------ DATA TO PROCESS
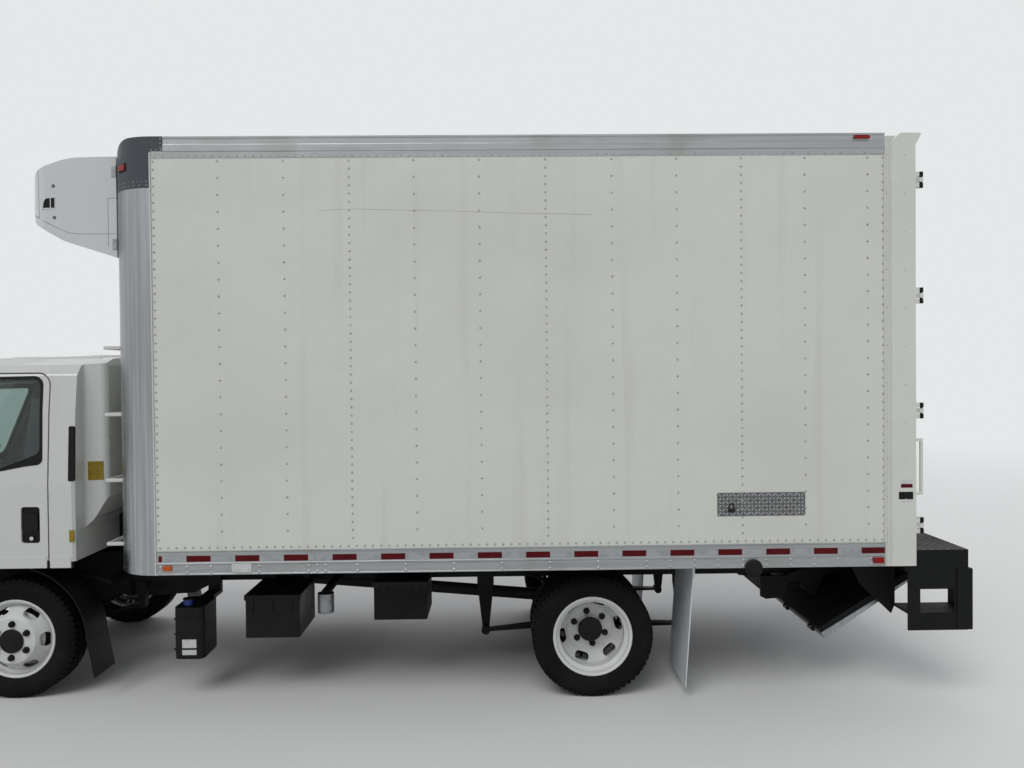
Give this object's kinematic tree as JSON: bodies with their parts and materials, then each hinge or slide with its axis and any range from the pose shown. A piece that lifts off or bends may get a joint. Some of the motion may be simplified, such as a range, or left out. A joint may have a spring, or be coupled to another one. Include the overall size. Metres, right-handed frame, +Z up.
{
  "type": "refrigerated truck",
  "caption": "Medium box truck with a tilting cab, steered front wheels, twin rear wheels, insulated box with nose cooling unit, swing doors and a fold-under tail-lift.",
  "frame": {"origin": "bottom centre of the bounding box, on the road", "axes": "+X to the rear of the truck, +Y to its right-hand side, +Z up"},
  "size_m": [7.434, 2.66, 3.6199],
  "materials": {
    "white_paint": "gloss",
    "black_steel": "satin",
    "grey_cast": "rough",
    "aluminium": "brushed",
    "panel_white": "satin",
    "charcoal_plastic": "textured",
    "black_plastic": "textured",
    "reefer_white": "gloss",
    "wheel_white": "gloss",
    "tyre": "matte",
    "glass": "clear",
    "lamp_glass": "clear",
    "lamp_red": "gloss",
    "seat_fabric": "woven",
    "grey_plastic": "textured",
    "flap_white": "smooth",
    "galvanized": "rough"
  },
  "bodies": {
    "chassis": {"air_intake": "black_plastic", "battery_box": "black_plastic", "cargo_corner_posts": "aluminium", "cargo_floor": "aluminium", "cargo_front_wall": "panel_white", "cargo_rails": "aluminium", "cargo_rear_frame": "white_paint", "cargo_roof": "panel_white", "cargo_wall_left": "panel_white", "cargo_wall_right": "panel_white", "def_tank": "black_plastic", "dock_bumpers": "black_steel", "driveline": "grey_cast", "engine": "grey_cast", "equipment_boxes": "black_steel", "evaporator": "reefer_white", "exhaust": "galvanized", "frame": "black_steel", "front_axle": "black_steel", "front_bumper": "white_paint", "fuel_tank": "black_steel", "leaf_springs": "black_steel", "lift_mount": "black_steel", "marker_lamps": "lamp_red", "mud_flaps": "flap_white", "mudguards": "black_plastic", "nose_cap": "charcoal_plastic", "nose_steps": "white_paint", "radiator": "grey_cast", "rear_axle": "black_steel", "rear_steps": "black_steel", "reefer_unit": "reefer_white"},
    "cab": {"cab_shell": "white_paint", "cab_glass": "glass", "seats": "seat_fabric", "dashboard": "grey_plastic", "headlamps": "lamp_glass", "mirrors": "black_plastic", "cab_sills": "black_plastic"},
    "cab_door_left": {"cab_door_left": "white_paint", "door_glass_left": "glass"},
    "cab_door_right": {"cab_door_right": "white_paint", "door_glass_right": "glass"},
    "knuckle_left": {"knuckle_left": "grey_cast"},
    "knuckle_right": {"knuckle_right": "grey_cast"},
    "wheel_front_left": {"wheel_front_left": "wheel_white", "tyre_front_left": "tyre"},
    "wheel_front_right": {"wheel_front_right": "wheel_white", "tyre_front_right": "tyre"},
    "wheel_rear_left": {"wheel_rear_left": "wheel_white", "tyre_rear_left": "tyre"},
    "wheel_rear_right": {"wheel_rear_right": "wheel_white", "tyre_rear_right": "tyre"},
    "cargo_door_left": {"cargo_door_left": "panel_white"},
    "cargo_door_right": {"cargo_door_right": "panel_white"},
    "lift_arms": {"lift_arms": "black_steel"},
    "lift_links": {"lift_links": "black_steel"},
    "lift_shackles": {"lift_shackles": "black_steel"},
    "lift_platform": {"lift_platform": "galvanized"},
    "lift_flap": {"lift_flap": "aluminium"}
  },
  "joints": [
    {"name": "cab_tilt", "type": "hinge", "parent": "chassis", "child": "cab", "pos_m": [-3.598, 0, 0.73], "axis": [0, -1, 0], "range_deg": [0, 45]},
    {"name": "cab_door_left_swing", "type": "hinge", "parent": "cab", "child": "cab_door_left", "pos_m": [-3.358, -1.008, 1.5], "axis": [0, 0, -1], "range_deg": [0, 70]},
    {"name": "cab_door_right_swing", "type": "hinge", "parent": "cab", "child": "cab_door_right", "pos_m": [-3.358, 1.008, 1.5], "axis": [0, 0, 1], "range_deg": [0, 70]},
    {"name": "steer_left", "type": "hinge", "parent": "chassis", "child": "knuckle_left", "pos_m": [-2.508, -0.715, 0.397], "axis": [0, 0, 1], "range_deg": [-40, 40]},
    {"name": "steer_right", "type": "hinge", "parent": "chassis", "child": "knuckle_right", "pos_m": [-2.508, 0.715, 0.397], "axis": [0, 0, 1], "range_deg": [-40, 40]},
    {"name": "wheel_front_left_spin", "type": "hinge", "parent": "knuckle_left", "child": "wheel_front_left", "pos_m": [-2.508, -0.833, 0.397], "axis": [0, 1, 0], "continuous": true},
    {"name": "wheel_front_right_spin", "type": "hinge", "parent": "knuckle_right", "child": "wheel_front_right", "pos_m": [-2.508, 0.833, 0.397], "axis": [0, 1, 0], "continuous": true},
    {"name": "wheel_rear_left_spin", "type": "hinge", "parent": "chassis", "child": "wheel_rear_left", "pos_m": [1.302, -0.825, 0.397], "axis": [0, 1, 0], "continuous": true},
    {"name": "wheel_rear_right_spin", "type": "hinge", "parent": "chassis", "child": "wheel_rear_right", "pos_m": [1.302, 0.825, 0.397], "axis": [0, 1, 0], "continuous": true},
    {"name": "cargo_door_left_swing", "type": "hinge", "parent": "chassis", "child": "cargo_door_left", "pos_m": [3.384, -1.212, 2.2], "axis": [0, 0, -1], "range_deg": [0, 250]},
    {"name": "cargo_door_right_swing", "type": "hinge", "parent": "chassis", "child": "cargo_door_right", "pos_m": [3.384, 1.212, 2.2], "axis": [0, 0, 1], "range_deg": [0, 250]},
    {"name": "lift_arms_swing", "type": "hinge", "parent": "chassis", "child": "lift_arms", "pos_m": [2.732, 0, 0.6], "axis": [0, 1, 0], "range_deg": [0, 55.5]},
    {"name": "lift_links_swing", "type": "hinge", "parent": "chassis", "child": "lift_links", "pos_m": [2.71949, 0, 0.52099], "axis": [0, 1, 0], "range_deg": [0, 55.5]},
    {"name": "lift_shackles_swing", "type": "hinge", "parent": "lift_arms", "child": "lift_shackles", "pos_m": [3.587, 0, 0.891], "axis": [0, 1, 0], "range_deg": [-55.5, 0]},
    {"name": "lift_platform_fold", "type": "hinge", "parent": "lift_shackles", "child": "lift_platform", "pos_m": [3.587, 0, 0.891], "axis": [0, -1, 0], "range_deg": [0, 149]},
    {"name": "lift_flap_fold", "type": "hinge", "parent": "lift_platform", "child": "lift_flap", "pos_m": [2.84313, 0, 0.34662], "axis": [0, 1, 0], "range_deg": [0, 180]}
  ],
  "couplings": [
    {"joint": "steer_right", "follows": "steer_left", "ratio": 1},
    {"joint": "lift_links_swing", "follows": "lift_arms_swing", "ratio": 1},
    {"joint": "lift_shackles_swing", "follows": "lift_arms_swing", "ratio": -1}
  ]
}
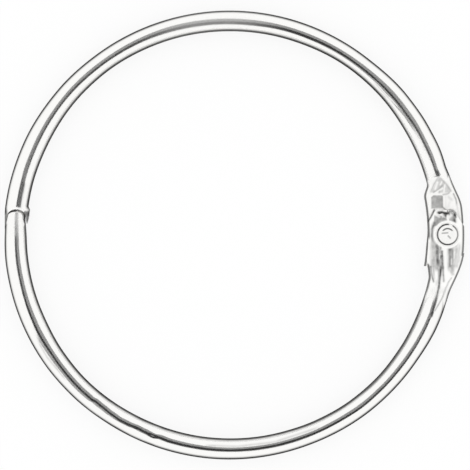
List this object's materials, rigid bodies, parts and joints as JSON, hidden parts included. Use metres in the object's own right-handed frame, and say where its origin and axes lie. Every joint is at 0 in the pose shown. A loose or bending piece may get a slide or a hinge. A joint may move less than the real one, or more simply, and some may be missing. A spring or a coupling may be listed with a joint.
{
  "type": "shower curtain ring",
  "caption": "Hinged, snap-closing ring of bright plated sheet steel that hangs a shower curtain from a rod, with a riveted hinge and a push-in nose.",
  "frame": {"origin": "centre of the closed ring, in the mid-plane of its tube", "axes": "+Z along the ring's axis, towards the face that the picture shows; the hinge is at +X and the snap at -X"},
  "size_m": [0.086, 0.0842, 0.0042],
  "materials": {
    "upper_half": "bright nickel plate over rolled sheet steel, duller where it was pressed",
    "lower_half": "bright nickel plate over rolled sheet steel, duller where it was pressed",
    "hinge_rivet": "nickel-plated steel, set on both sides"
  },
  "bodies": {
    "fixed_half": {"lower_half": "lower_half", "hinge_rivet": "hinge_rivet"},
    "swinging_half": {"upper_half": "upper_half"}
  },
  "joints": [
    {"name": "hinge", "type": "hinge", "parent": "fixed_half", "child": "swinging_half", "pos_m": [0.04065, 0, 0], "axis": [0, 0, -1], "range_deg": [0, 102]}
  ]
}
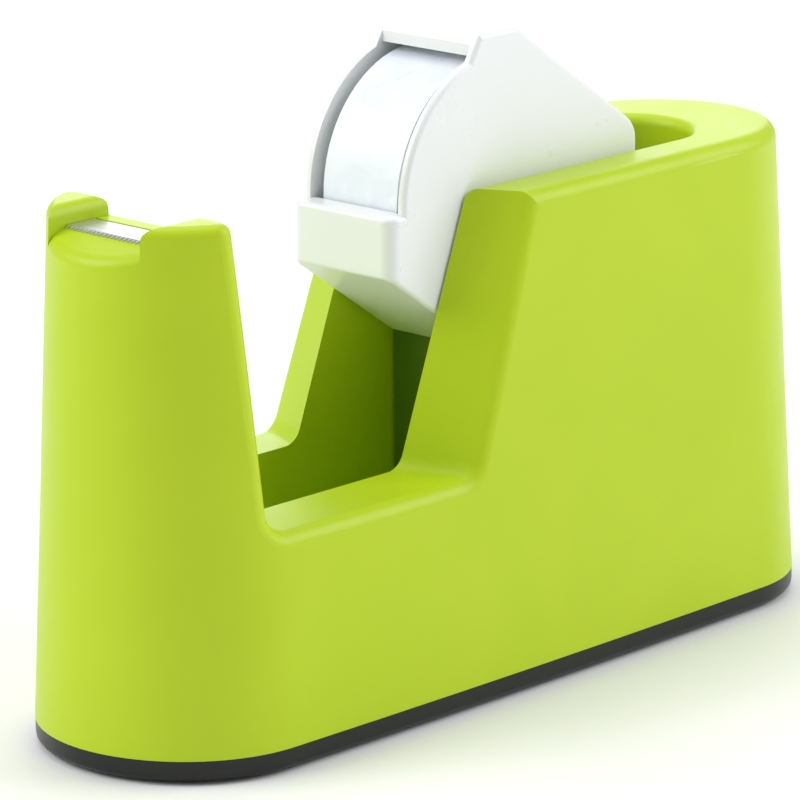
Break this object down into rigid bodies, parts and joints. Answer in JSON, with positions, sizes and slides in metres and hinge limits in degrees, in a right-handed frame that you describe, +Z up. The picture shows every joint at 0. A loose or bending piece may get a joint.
------------
- WRITTEN EXERCISE
Indicate how many lines of the material contain the string "loose", giving the number and nothing more.

- ANSWER TO THIS TASK
2